Haine also warns: “You might not always get offered the best rates possible as the platform may take a cut of the partner banks’ rates. This means a saver might get a better rate if they went to the provider directly.”
It’s also important to check whether the platform has service charges to use it, and if there’s a minimum deposit limit to start saving.
If your savings platform uses a ‘hub’ approach, where your money is stored when it’s not in a savings account, check it’s held with a registered bank – using the Financial Services Register - and is covered by the Financial Services Compensation Scheme (FSCS), as this gives you protection in the event the firm fails.
Higher savings rates mean you’ll earn more interest. But you may also pay more tax, as the amount you’re making could push you over your personal savings allowance (PSA).
“If you are a basic-rate (20%) taxpayer, you can earn up to £1,000 in savings interest per year without paying any tax, but this reduces to £500 if you are a higher-rate (40%) taxpayer, and you get no allowance when you are an additional rate (45%) taxpayer,” explains Brad Sheridan, Paraplanner at BRI Wealth Management.
The good news is that Individual Savings Accounts, or ISAs, enable you to shelter up to £20,000 a year from tax, so it pays to maximise these first.
“There are many different types of ISAs, and if you are not already using your ISA allowance, this can be a simple and effective way to make your savings more tax efficient,” adds Sheridan.
For higher-rate taxpayers – generally earning more than £50,271 per year - interest on any savings over £10,000 in a 5% account would be subject to tax. However, if that money is placed in an ISA, there’ll be none to pay.
For taxpayers in Scotland, the rates are a little different, so check to make sure you’re aware of how much you can save before paying tax.
Money held in an easy-access account can be withdrawn quickly to cover unexpected expenses.
But easy-access interest rates are typically variable and can include a bonus that temporarily inflates the overall rate for a short period.
It’s therefore worth stashing any cash you won’t need for a while – such as saving to help your children move into a better house or planning for grandchildren’s university fees - in a fixed-rate savings account (sometimes referred to as a ‘bond’).
These accounts pay a fixed rate of interest for a period, with deals typically spanning one to five years (although it’s possible to fix your money for a shorter time too).
These fixed rates can be higher than easy access options, but the catch is that to get that rate you’ll need to leave your money untouched for the term of the deal.
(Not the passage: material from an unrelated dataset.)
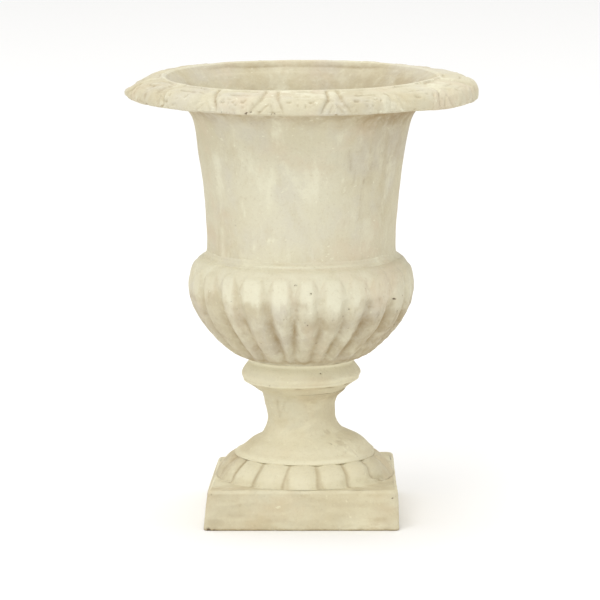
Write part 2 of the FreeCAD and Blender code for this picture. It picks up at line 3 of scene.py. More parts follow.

Kevin Mountford, Finance Expert at Raisin UK, highlights how some fixed-term accounts have seen seen increases in interest rates to over 5% in recent months: “These [rates] won't stick around for long, so act now if you can lock away a portion of your savings.
“This will ensure better returns [if] interest rates decrease in the next 12 months.”
You may find instant access accounts paying impressive interest rates right now (with little difference between fixed rates in some cases).
However, with a fixed-rate option you at least get the peace of mind that your returns will remain the same if interest rates fall, and only drop when the deal runs out.
If you have cash to spare and understand the risks, you could allocate a portion of your savings to the stock market, and investing in retirement can be a great way to help beat inflation and rising costs.
Investing has the potential for higher returns than savings accounts. But experts recommend you’ll need to be happy to tie up your funds for at least five years, if not longer. This should help smooth out any fluctuations in the stock market – so make sure this aligns with your longer-term retirement plans.
Suter says: “Studies of stock market returns over the long term show that they average around 5%, after inflation, so around 7% at usual rates of inflation. Assuming this growth and deducting 1% for charges, a £10,000 investment would grow to £17,908 after 10 years.
“In that same period, a cash account paying 2% would see the same £10,000 initial investment turned into just £12,190 – almost £6,000 less. After 20 years the difference between the two pots would be more than £17,000.”
However, investments can also fall in value, so there’s a chance you could get back less than you’ve put in. Also think about how much risk you’re prepared to take - bear in mind it’s usually safer to invest in funds that buy investments on your behalf, than it is to buy shares in individual companies.
That’s because you’re investing in a more diverse range of shares. This can mean a lower chance of sharp swings in price, as it's less likely that all the shares in the fund will lose value at the same time.
“Getting into investing for the first time can seem daunting, the jargon the industry tends to use is pretty off-putting for newcomers, but there are loads of great new services, websites and books popping up that will help to explain terms and guide you through,” explains Suter.
“Regular investing is an ideal route for first-timers because they can invest a small amount each month into the market and get used to investing.
“Many investment platforms will allow you to start from as little as £25 a month, which you can then build up as you get more confidence and spare cash.”
- Investing in retirement: how to get started
Remember, it’s not just cash you can shelter from tax using an ISA – you can also protect your investments by using a stocks and shares ISA, which should be available from most investment platforms.
This also has the advantage of protecting you from Dividends Tax and Capital Gains Tax, which more investors are now having to pay thanks to the successive reductions in their allowances.
• Shopping around regularly is key to getting the best rate on your nest egg – a savings platform can do this for you automatically.
• Higher savings rates mean more savers are likely to exceed their Personal Savings Allowance, so maximise your tax-free ISA allowance first.
• Fixed-rate bonds generally pay higher rates, so the longer you lock away your money, the better the deal.
• Investing over the long term will likely offer higher returns than savings accounts, but never invest more than you’re comfortable with, as you may get back less than you put in.